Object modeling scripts
▽

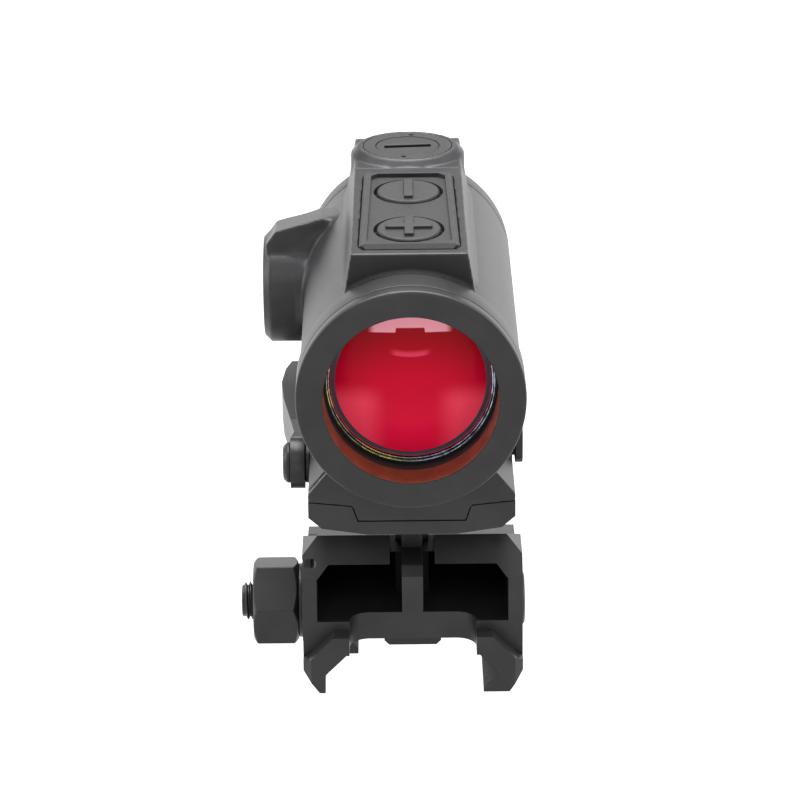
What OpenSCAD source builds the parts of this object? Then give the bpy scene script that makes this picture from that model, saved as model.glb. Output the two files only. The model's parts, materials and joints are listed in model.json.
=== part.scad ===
// Micro tube red dot sight on a clamp-on rail riser.
// Millimetres. Z is up, the objective looks along -Y, and the origin lies on the
// rail seat plane straight under the optic and in line with the cross bolt.

/* [Optic] */
// Height of the optical axis above the rail seat
axis_h = 35.8; // [34:0.1:38]
// Outer diameter of the tube
tube_d = 27; // [26.5:0.1:27.4]
// Outer diameter of the front bezel and its collar
bezel_d = 27.7; // [27.5:0.1:28.2]
// Clear opening of the front bezel
opening_d = 21.1; // [20.8:0.1:21.4]
// Bore of the main housing
bore_d = 22; // [21.8:0.1:22.2]
// Overall length of the optic
optic_len = 61; // [60.5:0.5:63]

/* [Deck] */
// Height of the deck's front edge above the optical axis
deck_h = 15.9; // [15.6:0.1:16.2]
// Slope of the deck, in degrees
deck_tilt = 3.4; // [3:0.1:3.8]
// Diameter of a push button's cap
cap_d = 7.9; // [7.6:0.1:8.1]
// Travel of a push button
button_travel = 0.6; // [0.4:0.1:0.7]

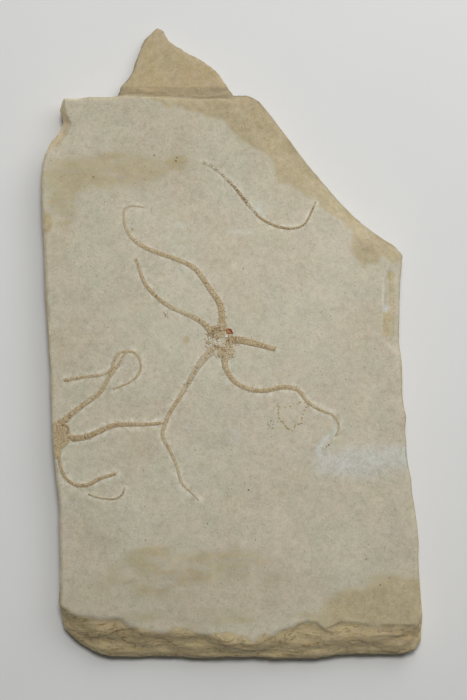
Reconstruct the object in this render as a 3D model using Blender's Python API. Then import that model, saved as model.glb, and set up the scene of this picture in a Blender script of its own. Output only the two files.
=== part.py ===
"""A brittle star fossil on its limestone slab.

The slab is a thin plate split along its bedding. It lies on its back, with the fossils in low relief on its
upper face: one whole brittle star, a second one cut off by the left edge, and a loose arm. Each of them sits in
its own shallow bed in the stone.

Metres, +Z up. The origin is the middle of the slab's footprint, on the underside. +Y runs towards the thin
tongue at the head of the slab, and +X to the right as the fossils are read.
"""

import math

import bmesh
import bpy
from mathutils import Vector, noise

MM = 0.001

# Slab
SLAB_THICKNESS = 14.0 * MM
STATION_SPACING = 4.2 * MM  # along the slab's outline
NORMAL_REACH = 12.0 * MM  # the outline's normals are averaged this far each way, so that wide slopes turn corners
SHORT_WAVE = 7.0 * MM  # the two sizes of the waves in a broken edge
LONG_WAVE = 19.0 * MM

# Tongue: a lower layer of the same stone that reaches past the head of the slab
TONGUE_TOP_ROOT = 6.0 * MM
TONGUE_TOP_TIP = 4.4 * MM
TONGUE_FOOT_ROOT = 0.8 * MM
TONGUE_FOOT_TIP = 1.8 * MM
TONGUE_SPACING = 3.0 * MM
TONGUE_ROUGHNESS = 0.15  # mm

# Fossils
BED_GAP = 0.3 * MM  # clearance between a fossil and its bed
FOSSIL_FOOT = 0.5 * MM  # how far a fossil reaches below the face
SHOULDER_HEIGHT = 0.08 * MM  # its side wall stands this far above the face
CROWN_RATIO = 0.17  # rise of its crown above the shoulder, as a share of its width
CUTTER_RISE = 1.5 * MM  # bed cutters run this far above the face
ARM_SPACING = 2.1 * MM
BED_STEP = 0.02 * MM  # each bed is this much deeper than the last, so that no two floors are level

# The outline, anticlockwise from the head's left corner, in mm, with how the edge is broken there.
OUTLINE = [
    (-56.3, 81.7, "broken"), (-57.6, 79.2, "notch"), (-57.7, 77.2, "notch"), (-56.4, 74.0, "notch"),
    (-56.8, 71.6, "notch"), (-58.6, 69.6, "notch"), (-60.6, 67.2, "notch"), (-62.3, 63.0, "broken"),
    (-63.6, 58.0, "broken"), (-63.6, 47.3, "broken"), (-63.1, 34.0, "broken"), (-62.3, 14.0, "broken"),
    (-61.4, -2.7, "broken"), (-60.6, -17.7, "broken"), (-60.3, -32.7, "broken"), (-59.3, -41.0, "broken"),
    (-58.1, -52.7, "broken"), (-57.6, -64.3, "broken"), (-57.3, -79.3, "broken"), (-57.7, -89.5, "broken"),
    (-57.0, -95.8, "ledges"), (-54.2, -99.6, "ledges"), (-49.4, -102.6, "ledges"), (-45.0, -105.0, "wide_ledges"),
    (-37.2, -106.2, "wide_ledges"), (-30.5, -106.4, "ledges"), (-23.8, -106.0, "ledges"), (-15.5, -106.5, "ledges"),
    (-7.2, -106.6, "ledges"), (-2.0, -106.2, "spur"), (3.5, -106.4, "spur"), (9.5, -106.3, "spur"),
    (14.5, -106.8, "ledges"), (20.0, -106.6, "wide_ledges"), (26.5, -106.6, "wide_ledges"), (32.8, -106.2, "ledges"),
    (38.5, -105.2, "ledges"), (43.5, -105.3, "ledges"), (53.5, -105.3, "ledges"), (60.8, -104.4, "ledges"),
    (63.8, -101.0, "ledges"), (64.2, -94.8, "broken"), (63.4, -86.0, "broken"),
    (62.8, -69.3, "broken"), (61.9, -59.3, "broken"), (60.8, -51.0, "broken"), (60.2, -45.3, "broken"),
    (58.8, -39.3, "broken"), (58.6, -34.3, "broken"), (58.0, -29.3, "broken"), (58.6, -24.3, "broken"),
    (57.3, -19.3, "broken"), (57.2, -11.0, "broken"), (56.5, -3.3, "broken"), (55.9, 0.3, "chip"),
    (55.8, 7.3, "chip"), (55.8, 15.7, "chip"), (56.3, 23.4, "chip"), (57.8, 28.2, "narrow_slope"),
    (55.8, 31.4, "narrow_slope"), (51.5, 34.3, "narrow_slope"), (44.3, 39.5, "narrow_slope"),
    (38.5, 44.9, "narrow_slope"), (31.3, 52.9, "narrow_slope"), (24.6, 60.9, "slope"), (18.6, 68.9, "slope"),
    (12.6, 76.9, "slope"), (9.8, 80.4, "slope"), (6.8, 83.1, "slope"), (3.8, 82.5, "narrow_slope"),
    (0.6, 83.1, "narrow_slope"),
    (-2.4, 83.4, "step"), (-9.0, 83.0, "step"), (-20.5, 83.8, "step"), (-30.0, 84.2, "step"), (-37.0, 84.3, "step"),
    (-39.8, 82.1, "broken"), (-47.2, 82.1, "broken"), (-51.8, 81.4, "broken"),
]

# How the edge falls from the face to the foot, as (in from the outline, down from the face) in mm.
PROFILES = {
    "broken": [(1.1, 0.0), (0.7, 0.3), (0.35, 0.9), (0.1, 2.0), (0.0, 3.6), (0.25, 5.4), (0.1, 7.4), (0.35, 9.6),
               (0.8, 12.2), (1.6, 14.0)],
    "notch": [(3.0, 0.0), (2.4, 0.7), (1.5, 1.9), (0.6, 3.2), (0.0, 4.6), (0.2, 6.0), (0.1, 7.8), (0.4, 9.8),
              (0.9, 12.2), (1.7, 14.0)],
    "chip": [(4.9, 0.0), (4.6, 0.7), (2.4, 0.95), (0.6, 1.5), (0.1, 2.6), (0.0, 5.0), (0.2, 7.2), (0.4, 9.6),
             (0.8, 12.2), (1.6, 14.0)],
    "slope": [(8.4, 0.0), (7.7, 0.2), (5.2, 1.3), (2.5, 2.9), (0.5, 4.6), (0.0, 5.6), (0.2, 7.4), (0.4, 9.8),
              (0.9, 12.2), (1.8, 14.0)],
    "narrow_slope": [(4.8, 0.0), (4.3, 0.2), (2.9, 1.2), (1.4, 2.7), (0.4, 4.4), (0.0, 5.6), (0.2, 7.4), (0.4, 9.8),
                     (0.9, 12.2), (1.8, 14.0)],
    "step": [(2.9, 0.0), (2.5, 0.4), (2.1, 1.2), (1.7, 3.0), (1.2, 5.0), (0.7, 7.0), (0.2, 8.4), (0.0, 9.6),
             (0.5, 12.2), (1.5, 14.0)],
    "ledges": [(10.6, 0.0), (10.0, 0.9), (7.4, 1.4), (6.7, 2.9), (4.4, 3.5), (3.7, 5.2), (1.3, 6.0), (0.0, 8.4),
               (1.0, 11.0), (3.4, 14.0)],
    "wide_ledges": [(13.0, 0.0), (12.3, 1.1), (9.0, 1.5), (8.0, 2.6), (5.6, 3.0), (4.9, 4.4), (2.2, 5.4), (0.0, 7.8),
                    (0.6, 10.8), (2.8, 14.0)],
    "spur": [(4.8, 0.0), (4.2, 1.0), (3.7, 1.9), (3.2, 3.1), (2.4, 3.8), (2.0, 5.4), (0.9, 6.4), (0.0, 8.8),
             (1.2, 11.2), (3.8, 14.0)],
}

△

EXERCISE – Restate exactly the records above from their first line through the line that holds "the cross bolt.", please, including both and leaving out all others.

EXERCISE OUTPUT –
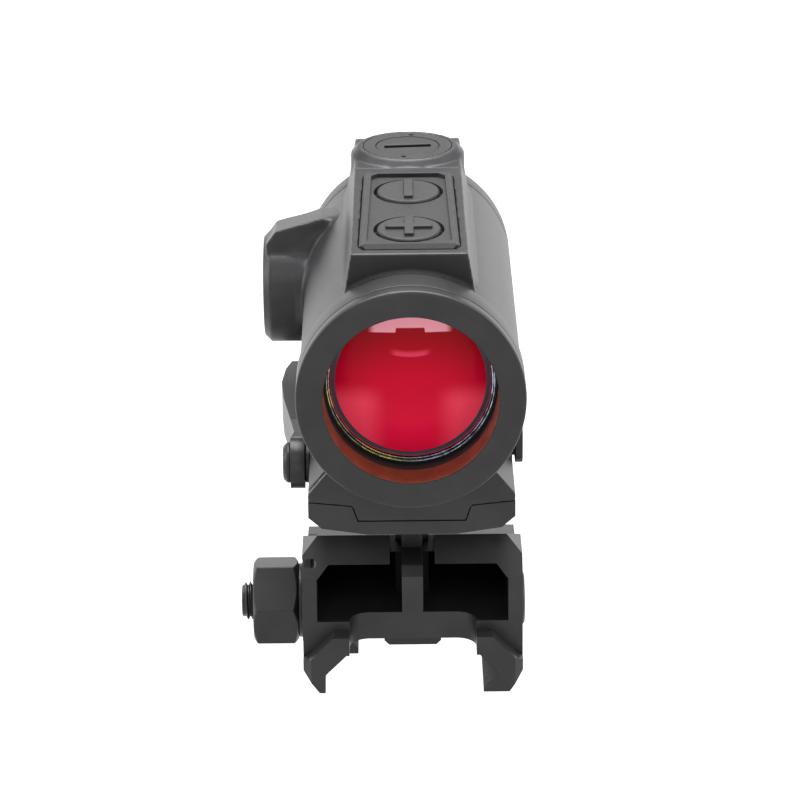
What OpenSCAD source builds the parts of this object? Then give the bpy scene script that makes this picture from that model, saved as model.glb. Output the two files only. The model's parts, materials and joints are listed in model.json.
=== part.scad ===
// Micro tube red dot sight on a clamp-on rail riser.
// Millimetres. Z is up, the objective looks along -Y, and the origin lies on the
// rail seat plane straight under the optic and in line with the cross bolt.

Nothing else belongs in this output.